-- START RECORDED DATA --

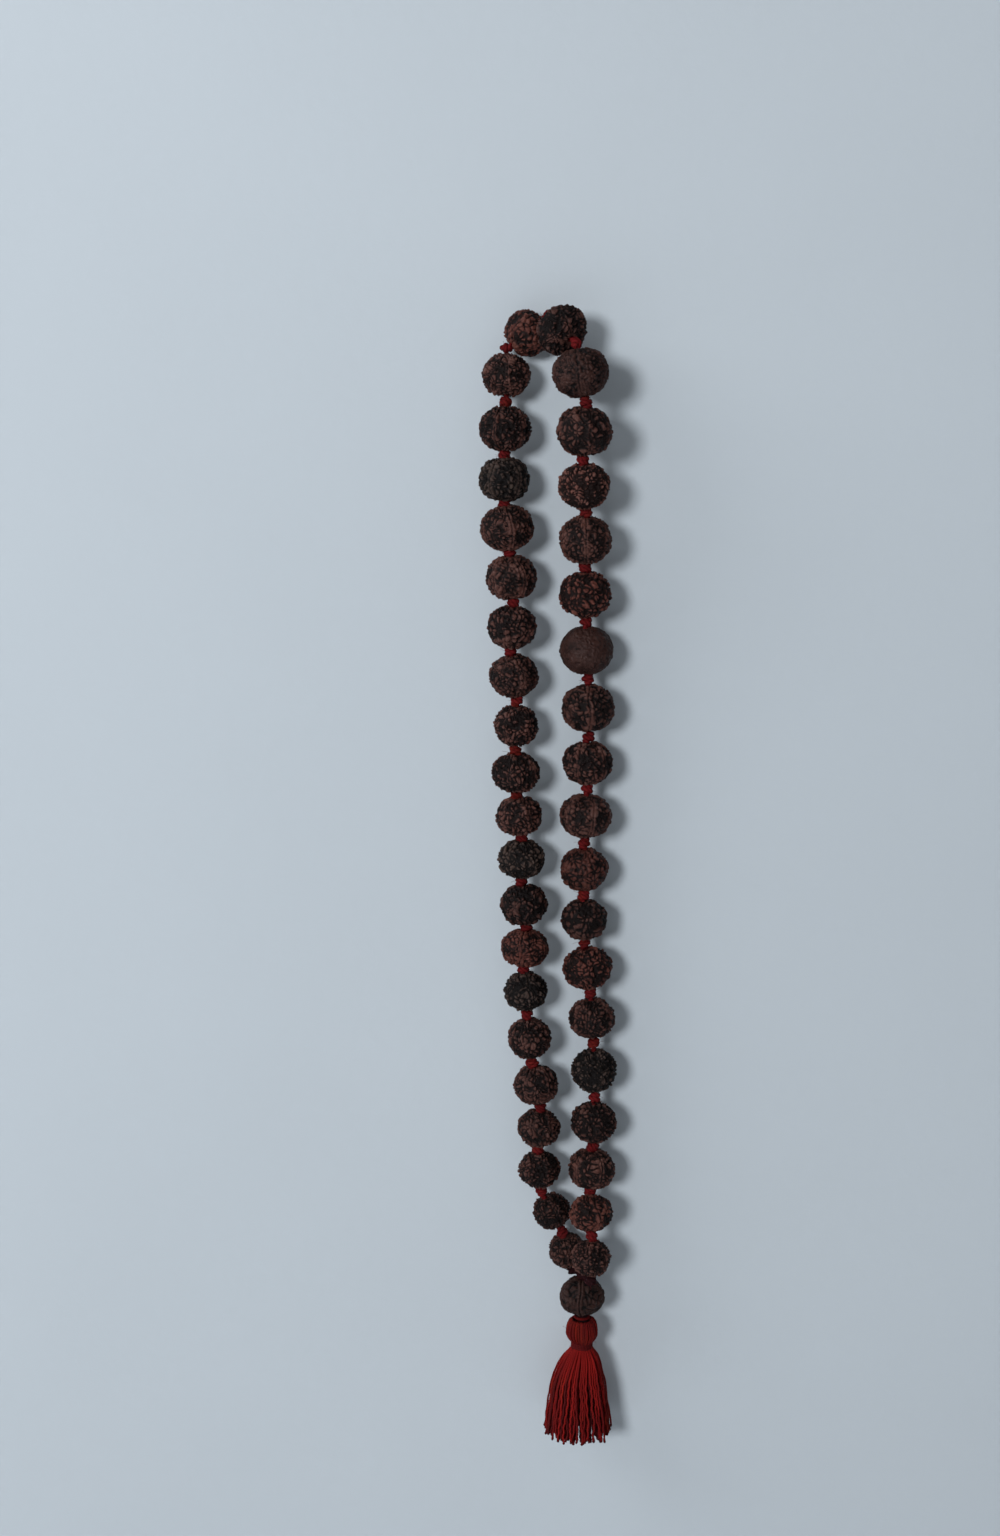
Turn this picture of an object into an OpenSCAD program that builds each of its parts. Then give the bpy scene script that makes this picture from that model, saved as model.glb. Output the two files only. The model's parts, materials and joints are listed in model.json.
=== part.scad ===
// Mala: forty-one rudraksha beads on a knotted red cord, hung over a hook, with a cotton tassel.
// Origin: underside of the cord where it goes over the hook. +Z up, -Y towards the viewer, mm.

/* [Cord] */
// Diameter of the twisted cotton cord
cord_d = 2.4; // [2.0:0.1:2.6]
// Diameter of the knot between two beads
knot_d = 5; // [4.4:0.1:5.2]
// Height of the cord's arch over the hook
arch_rise = 2.2; // [1.6:0.1:3.0]

/* [Beads] */
// Radial play of a bead on its cord
bead_play = 0.1; // [0.05:0.05:0.1]
// Play between a knot and the hollow it sits in
knot_play = 0.3; // [0.2:0.1:0.5]
// Faces of each bead, one furrow between each pair
bead_faces = 5; // [4:1:7]
// Depth of the furrow between two faces
furrow_depth = 0.7; // [0.3:0.1:1.0]
// Width of the furrow
furrow_w = 1.6; // [1.2:0.1:2.2]
// Part of the half circle that a furrow covers, in degrees
furrow_arc = 128; // [100:4:136]

/* [Guru bead] */
// Width of the guru bead
guru_w = 19.5; // [18.5:0.5:20.5]
// Height of the guru bead
guru_h = 16.5; // [15.5:0.5:16.5]
// Diameter of the two cords laid together inside it
guru_cord_d = 3.4; // [3.0:0.2:3.6]

/* [Tassel] */
// Length of the skirt below the binding
skirt_len = 41; // [30:1:60]
// Width of the skirt at its cut ends
skirt_w = 29; // [22:1:32]
// Width of the tassel's head
head_w = 13.2; // [12:0.2:14]
// Threads that show around the skirt
skirt_threads = 30; // [20:2:44]
// Turns of thread in the binding
binding_turns = 3; // [2:1:4]

/* [Hidden] */
$fn = 48;
cord_r = cord_d / 2;
knot_r = knot_d / 2;
bore_r = cord_r + bead_play;
cup_r = knot_r + knot_play;
hinge_gap = 0.3;
arch_rods = 4;
arch_joint_r = cord_r + 0.1;
wood = [0.20, 0.12, 0.10];
red = [0.62, 0.08, 0.10];

// Knots down the left strand, from the first below the top bead to the last above the guru bead
left_knots = [
    [-16.2, 0.8, -12.9], [-16.5, -2.6, -34], [-17, -3, -54.5], [-17, -3, -73.5],
    [-15, -3, -93], [-13.5, -3, -113], [-14.5, -3, -132.5], [-12, -3, -152.5],
    [-12.5, -3, -173], [-12, -3, -191], [-10, -3, -208.5], [-10, -3, -227],
    [-8, -3, -246.5], [-9, -3, -263.5], [-7.5, -3, -283], [-5.5, -3, -304],
    [-2, -3, -323], [-3, -2, -341.5], [-1.5, 0, -360.5], [7.5, 2, -380],
    [12, 4, -396.8]
];
// Knots down the right strand
right_knots = [
    [10.5, -17.6, -11.6], [14.5, -19, -34], [13.5, -15, -56], [15, -11, -76.5],
    [15, -7, -98.5], [15.5, -4, -120.5], [16.5, -3, -143.5], [17, -3, -167.5],
    [16.5, -3, -188.5], [15.5, -3, -211], [15.5, -3, -233], [16, -3, -253],
    [18.5, -3, -274], [20, -3, -295.5], [20.5, -3, -319], [20, -3, -340.5],
    [19, -4, -359.5], [19.5, -10.5, -376.5], [19, -12.5, -395.5]
];
// Width and height of each bead, in the order of the knots
left_sizes = [
    [20, 17], [20.5, 18], [20.5, 17], [21.5, 17.5], [20.5, 17.5], [20, 17.5], [19.5, 17.5],
    [18, 17.5], [20, 16], [19, 15.5], [19, 16], [19.5, 17], [19.5, 15], [18, 16.5],
    [18, 17.5], [18.5, 16.5], [17.5, 16], [17.5, 15.5], [16, 15.5], [16.5, 15]
];
right_sizes = [
    [22.5, 19], [22, 19], [20.5, 18], [21, 18.5], [21, 18.5], [21, 18.5], [21.5, 19],
    [20.5, 17], [21, 17.5], [19.5, 17.5], [19, 17], [20.5, 17], [19, 16.5],
    [19, 18.5], [19.5, 17], [19.5, 16.5], [18.5, 15.5], [17, 16.5]
];
// Knots at which one stretch of a strand ends and the next begins to bend
left_bends = [0, 4, 8, 12, 16, 20];
right_bends = [0, 4, 7, 11, 14, 18];

top_left_knot = [0.1, 4.6, -1.3];
top_right_knot = [0.1, -4.3, -1.1];
top_left_size = [19.2, 17.4];
top_right_size = [21.1, 15.2];

guru_at = [16, -3, -406.5];
guru_knot = guru_at + [0, 0, guru_h / 2 + 1.65];
guru_knot_r = 2;
pivot = guru_at - [0, 0, guru_h / 2 + 0.9];
pivot_knot_r = 1.9;
guru_bore_r = guru_cord_d / 2 + bead_play;
loop_r = 2.9;
loop_thread_r = 0.6;
socket_r = loop_r + loop_thread_r + 0.4;
binding_at = pivot - [0, 0, 12.4];
binding_thread_r = 0.65;
neck_r = 3.9;

left_names = [for (i = [1:len(left_sizes)]) str("bead_left_", i)];
right_names = [for (i = [1:len(right_sizes)]) str("bead_right_", i)];
stretches = len(left_bends) - 1;

// Turns its children so that their +Z points along v
module along(v) {
    rotate([0, acos(v[2] / norm(v)), atan2(v[1], v[0])])
        children();
}

// Round cord from a to b, starting and ending short by the given lengths
module rod(a, b, r, skip_a = 0, skip_b = 0) {
    translate(a)
        along(b - a)
            translate([0, 0, skip_a])
                cylinder(h = norm(b - a) - skip_a - skip_b, r = r);
}

module knot(at, r) {
    translate(at)
        sphere(r = r);
}

// Straight cord from a to b with a knot at each end, turned about its own length
module knotted_rod(a, b) {
    translate(a)
        along(b - a)
            rotate([0, 0, 180])
                rotate_extrude()
                    intersection() {
                        union() {
                            circle(r = knot_r);
                            square([cord_r, norm(b - a)]);
                            translate([0, norm(b - a)])
                                circle(r = knot_r);
                        }
                        translate([0, -knot_r])
                            square([knot_r, norm(b - a) + 2 * knot_r]);
                    }
}

// Half outline of a bead: a round side and flat ends
module bead_outline(w, h) {
    intersection() {
        union() {
            translate([(w - h) / 2, 0])
                circle(d = h, $fn = 96);
            translate([0, -h / 2])
                square([(w - h) / 2, h]);
        }
        translate([0, -h])
            square([w, 2 * h]);
    }
}

// One furrow, bent round the side of the bead
module furrow(w, h) {
    translate([(w - h) / 2, 0, 0])
        rotate([90, 0, 0])
            rotate([0, 0, -furrow_arc / 2])
                rotate_extrude(angle = furrow_arc, $fn = 96)
                    translate([h / 2 + furrow_w / 2 - furrow_depth, 0])
                        circle(d = furrow_w, $fn = 24);
}

// A bead bored along +Z, with a hollow at each end for the knots at up and down
module bead(w, h, bore, up, down, up_r, down_r, turn) {
    difference() {
        rotate_extrude($fn = 96)
            bead_outline(w, h);
        translate([0, 0, -h])
            cylinder(h = 2 * h, r = bore);
        translate([0, 0, up])
            sphere(r = up_r);
        translate([0, 0, -down])
            sphere(r = down_r);
        for (i = [0:bead_faces - 1])
            rotate([0, 0, turn + i * 360 / bead_faces])
                furrow(w, h);
    }
}

// A bead halfway between two knots
module bead_between(a, b, size, turn) {
    half = norm(a - b) / 2;
    color(wood)
        translate((a + b) / 2)
            along(a - b)
                bead(size[0], size[1], bore_r, half, half, cup_r, cup_r, turn);
}

// One stretch of cord with the knots tied in it; the knot it hangs from belongs to the stretch above
module stretch(knots, first, last) {
    color(red) {
        for (i = [first:last - 1])
            rod(knots[i], knots[i + 1], cord_r, i == first ? knot_r + hinge_gap : 0);
        for (i = [first + 1:last])
            knot(knots[i], knot_r);
    }
}

// The last stretch also runs on from its lowest knot to the guru bead
module cord_end(from, short) {
    color(red)
        rod(from, guru_knot, cord_r, 0, guru_knot_r + short);
}

// Cord arched over the hook between the two top knots, on a circle's arc
module arch() {
    half = norm(top_right_knot - top_left_knot) / 2;
    middle = (top_left_knot + top_right_knot) / 2;
    level = (top_right_knot - top_left_knot) / (2 * half);
    bend_r = (half * half + arch_rise * arch_rise) / (2 * arch_rise);
    sweep = asin(half / bend_r);
    points = [
        for (i = [0:arch_rods])
            let (a = sweep * (2 * i / arch_rods - 1))
            middle + level * bend_r * sin(a) + [0, 0, arch_rise - bend_r * (1 - cos(a))]
    ];
    for (i = [0:arch_rods - 1])
        rod(points[i], points[i + 1], cord_r);
    for (i = [1:arch_rods - 1])
        knot(points[i], arch_joint_r);
}

module cord_top() {
    color(red) {
        arch();
        knotted_rod(top_left_knot, left_knots[0]);
        knotted_rod(top_right_knot, right_knots[0]);
    }
}

module bead_top_left() {
    bead_between(top_left_knot, left_knots[0], top_left_size, 20);
}

module bead_top_right() {
    bead_between(top_right_knot, right_knots[0], top_right_size, 50);
}

module bead_left(i) {
    bead_between(left_knots[i], left_knots[i + 1], left_sizes[i], 31 * i);
}

module bead_right(i) {
    bead_between(right_knots[i], right_knots[i + 1], right_sizes[i], 43 * i + 10);
}

module cord_left(i) {
    stretch(left_knots, left_bends[i], left_bends[i + 1]);
    if (i == stretches - 1)
        cord_end(left_knots[left_bends[i + 1]], 1.5);
}

module cord_right(i) {
    stretch(right_knots, right_bends[i], right_bends[i + 1]);
    if (i == stretches - 1)
        cord_end(right_knots[right_bends[i + 1]], hinge_gap);
}

module cord_guru() {
    color(red) {
        rod(guru_knot, pivot, guru_cord_d / 2);
        knot(guru_knot, guru_knot_r);
        knot(pivot, pivot_knot_r);
    }
}

module guru_bead() {
    up = guru_knot[2] - guru_at[2];
    down = guru_at[2] - pivot[2];
    color(wood)
        translate(guru_at)
            bead(guru_w, guru_h, guru_bore_r, up, down, guru_knot_r + knot_play, socket_r, -90);
}

module tassel_loop() {
    color(red)
        translate(pivot)
            rotate_extrude()
                translate([loop_r, 0])
                    circle(r = loop_thread_r);
}

module tassel_head() {
    r = head_w / 2;
    color(red)
        translate(pivot)
            difference() {
                rotate_extrude()
                    polygon([
                        [0, -1], [r - 2, -1], [r - 1, -1.9], [r - 0.4, -3.2],
                        [r, -5.2], [r - 0.1, -7], [r - 0.7, -9], [r - 1.8, -10.6],
                        [neck_r, -11.4], [neck_r, -13], [0, -13]
                    ]);
                sphere(r = socket_r);
            }
}

module tassel_binding() {
    color(red)
        translate(binding_at)
            for (i = [0:binding_turns - 1])
                translate([0, 0, (i - (binding_turns - 1) / 2) * 1.1])
                    rotate_extrude()
                        translate([neck_r + binding_thread_r - 0.1, 0])
                            circle(r = binding_thread_r);
}

// Outline of the thread bundle at radius r, one bump for each thread that shows
module thread_ring(r) {
    n = 2 * skirt_threads;
    polygon([for (i = [0:n - 1]) (i % 2 == 0 ? r : r - 0.055 * skirt_w / 2) * [cos(i * 360 / n), sin(i * 360 / n)]]);
}

module tassel_skirt() {
    r = skirt_w / 2;
    top = pivot[2] - 13;
    radii = [neck_r, 0.55 * r, 0.8 * r, 0.95 * r, r];
    drops = [0, 0.13 * skirt_len, 0.42 * skirt_len, 0.75 * skirt_len, skirt_len];
    color(red)
        for (i = [0:3])
            translate([pivot[0], pivot[1], top - drops[i + 1]])
                linear_extrude(height = drops[i + 1] - drops[i], scale = radii[i] / radii[i + 1])
                    thread_ring(radii[i + 1]);
}

cord_top();
bead_top_left();
bead_top_right();
for (i = [0:len(left_names) - 1])
    bead_left(i);
for (i = [0:len(right_names) - 1])
    bead_right(i);
for (i = [0:stretches - 1])
    cord_left(i);
for (i = [0:stretches - 1])
    cord_right(i);
cord_guru();
guru_bead();
tassel_loop();
tassel_head();
tassel_binding();
tassel_skirt();
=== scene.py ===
"""Mala of rudraksha beads on a knotted red cord with a cotton tassel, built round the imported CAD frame."""

import json
import math

import bpy
import numpy as np
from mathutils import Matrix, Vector

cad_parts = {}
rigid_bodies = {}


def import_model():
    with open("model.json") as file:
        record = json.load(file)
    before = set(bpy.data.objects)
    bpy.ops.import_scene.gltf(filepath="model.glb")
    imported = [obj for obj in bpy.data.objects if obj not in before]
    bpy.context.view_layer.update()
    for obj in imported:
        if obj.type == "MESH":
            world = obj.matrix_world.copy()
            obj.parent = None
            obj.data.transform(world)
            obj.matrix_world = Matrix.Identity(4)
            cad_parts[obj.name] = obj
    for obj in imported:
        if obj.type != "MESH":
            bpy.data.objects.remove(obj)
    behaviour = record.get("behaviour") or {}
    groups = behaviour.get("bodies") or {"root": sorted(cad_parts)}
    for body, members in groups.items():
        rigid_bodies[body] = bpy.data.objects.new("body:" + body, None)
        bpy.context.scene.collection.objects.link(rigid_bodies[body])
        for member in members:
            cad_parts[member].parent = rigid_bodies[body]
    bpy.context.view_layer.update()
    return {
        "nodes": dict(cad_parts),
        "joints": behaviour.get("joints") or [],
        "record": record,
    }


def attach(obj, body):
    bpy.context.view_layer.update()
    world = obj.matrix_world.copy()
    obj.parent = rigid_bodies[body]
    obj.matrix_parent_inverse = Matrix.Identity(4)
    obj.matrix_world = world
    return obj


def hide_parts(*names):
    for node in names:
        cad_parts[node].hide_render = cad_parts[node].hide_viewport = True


MM = 0.001
SEED = 4108

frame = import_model()
joint_of = {j["child"]: j for j in frame["joints"]}
slot_of = {p["node"]: p["material_slot"] for p in frame["record"]["subparts"]}


def joint_at(body):
    """Where the body's own joint sits, in millimetres."""
    return np.array(joint_of[body]["pos_m"], float) / MM


# ---------------------------------------------------------------- camera

CAMERA_AT = (-0.01876, -0.856, -0.03735)
CAMERA_DOWN = math.radians(9.5)

camera_data = bpy.data.cameras.new("camera")
camera_data.lens = 50
camera_data.sensor_fit = "AUTO"
camera_data.sensor_width = 36
camera_data.clip_start = 0.01
camera = bpy.data.objects.new("camera", camera_data)
camera.location = CAMERA_AT
camera.rotation_euler = (math.pi / 2 - CAMERA_DOWN, 0, 0)
bpy.context.scene.collection.objects.link(camera)
bpy.context.scene.camera = camera


# ---------------------------------------------------------------- helpers for meshes


def smooth(low, high, x):
    """0 below low, 1 above high, and a smooth rise between them."""
    t = np.clip((x - low) / (high - low), 0, 1)
    return t * t * (3 - 2 * t)


def waves(rng, points, length, count=36):
    """Random field over points with a spread of one, whose swells are about half of length across."""
    direction = rng.normal(size=(count, 3))
    direction /= np.linalg.norm(direction, axis=1)[:, None]
    phase = rng.uniform(0, 2 * np.pi, count)
    return np.sqrt(2 / count) * np.cos(points @ direction.T * (2 * np.pi / length) + phase).sum(1)


def across(v):
    """Two unit vectors square to v and to each other."""
    v = v / np.linalg.norm(v)
    other = np.array([0.0, 1.0, 0.0]) if abs(v[1]) < 0.8 else np.array([1.0, 0.0, 0.0])
    a = np.cross(other, v)
    a /= np.linalg.norm(a)
    return a, np.cross(v, a)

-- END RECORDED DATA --

GOAL: Quote exactly the stretch of lines above that starts at the first one and ends at the line with "guru_cord_d = 3.4; // [3.0:0.2:3.6]", and nothing beyond it.

FINAL RESULT:
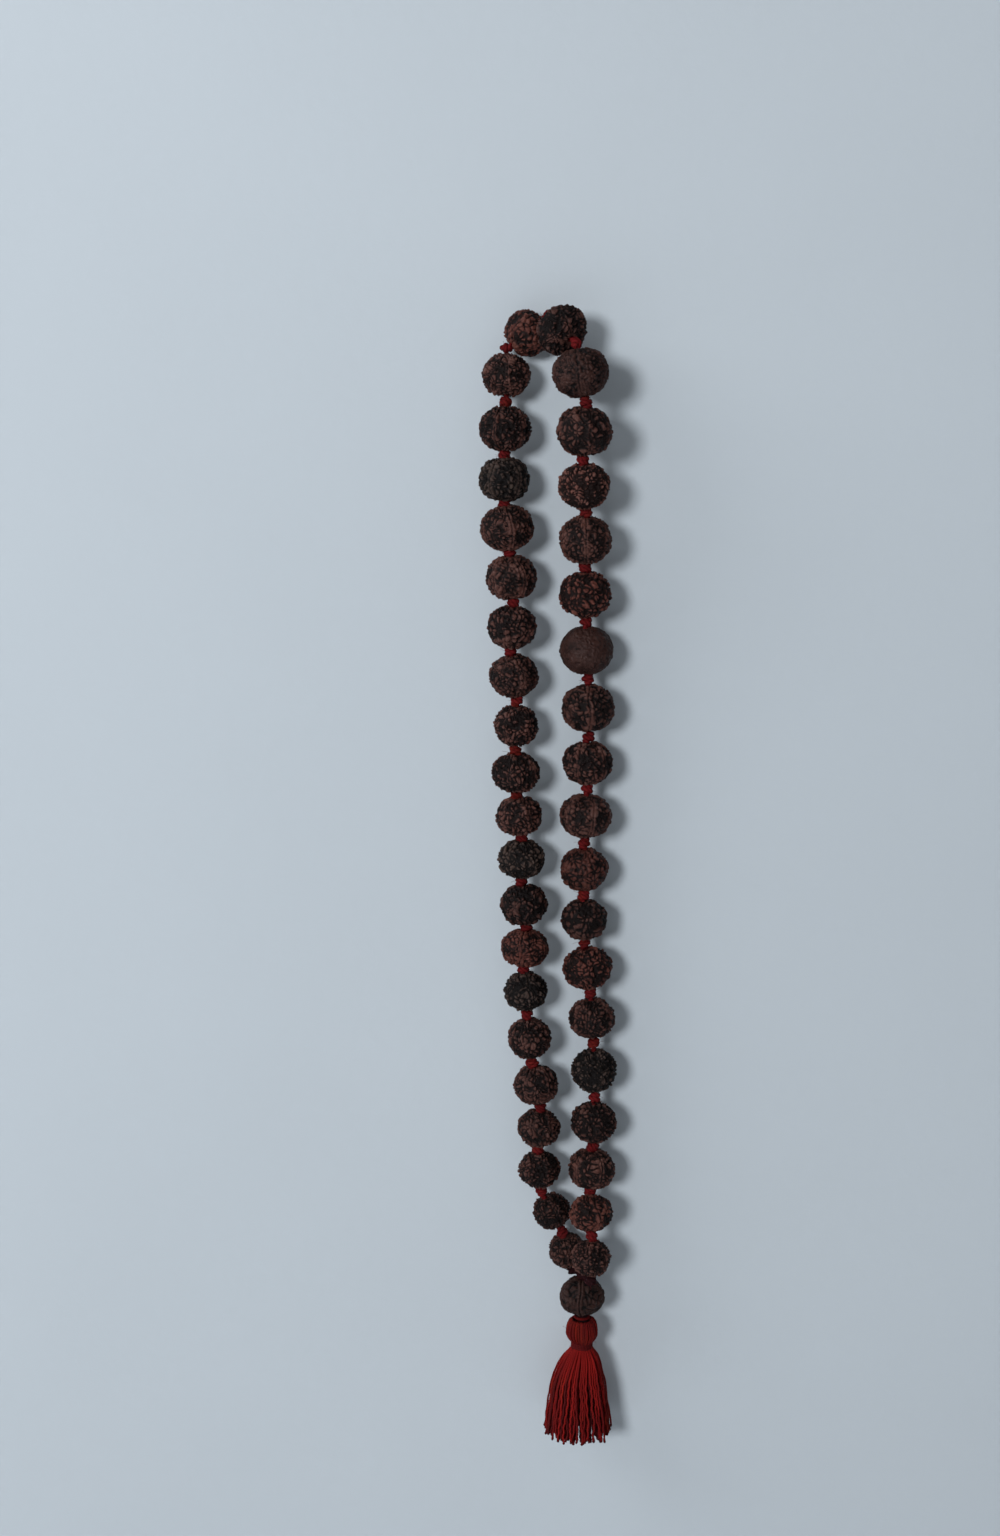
Turn this picture of an object into an OpenSCAD program that builds each of its parts. Then give the bpy scene script that makes this picture from that model, saved as model.glb. Output the two files only. The model's parts, materials and joints are listed in model.json.
=== part.scad ===
// Mala: forty-one rudraksha beads on a knotted red cord, hung over a hook, with a cotton tassel.
// Origin: underside of the cord where it goes over the hook. +Z up, -Y towards the viewer, mm.

/* [Cord] */
// Diameter of the twisted cotton cord
cord_d = 2.4; // [2.0:0.1:2.6]
// Diameter of the knot between two beads
knot_d = 5; // [4.4:0.1:5.2]
// Height of the cord's arch over the hook
arch_rise = 2.2; // [1.6:0.1:3.0]

/* [Beads] */
// Radial play of a bead on its cord
bead_play = 0.1; // [0.05:0.05:0.1]
// Play between a knot and the hollow it sits in
knot_play = 0.3; // [0.2:0.1:0.5]
// Faces of each bead, one furrow between each pair
bead_faces = 5; // [4:1:7]
// Depth of the furrow between two faces
furrow_depth = 0.7; // [0.3:0.1:1.0]
// Width of the furrow
furrow_w = 1.6; // [1.2:0.1:2.2]
// Part of the half circle that a furrow covers, in degrees
furrow_arc = 128; // [100:4:136]

/* [Guru bead] */
// Width of the guru bead
guru_w = 19.5; // [18.5:0.5:20.5]
// Height of the guru bead
guru_h = 16.5; // [15.5:0.5:16.5]
// Diameter of the two cords laid together inside it
guru_cord_d = 3.4; // [3.0:0.2:3.6]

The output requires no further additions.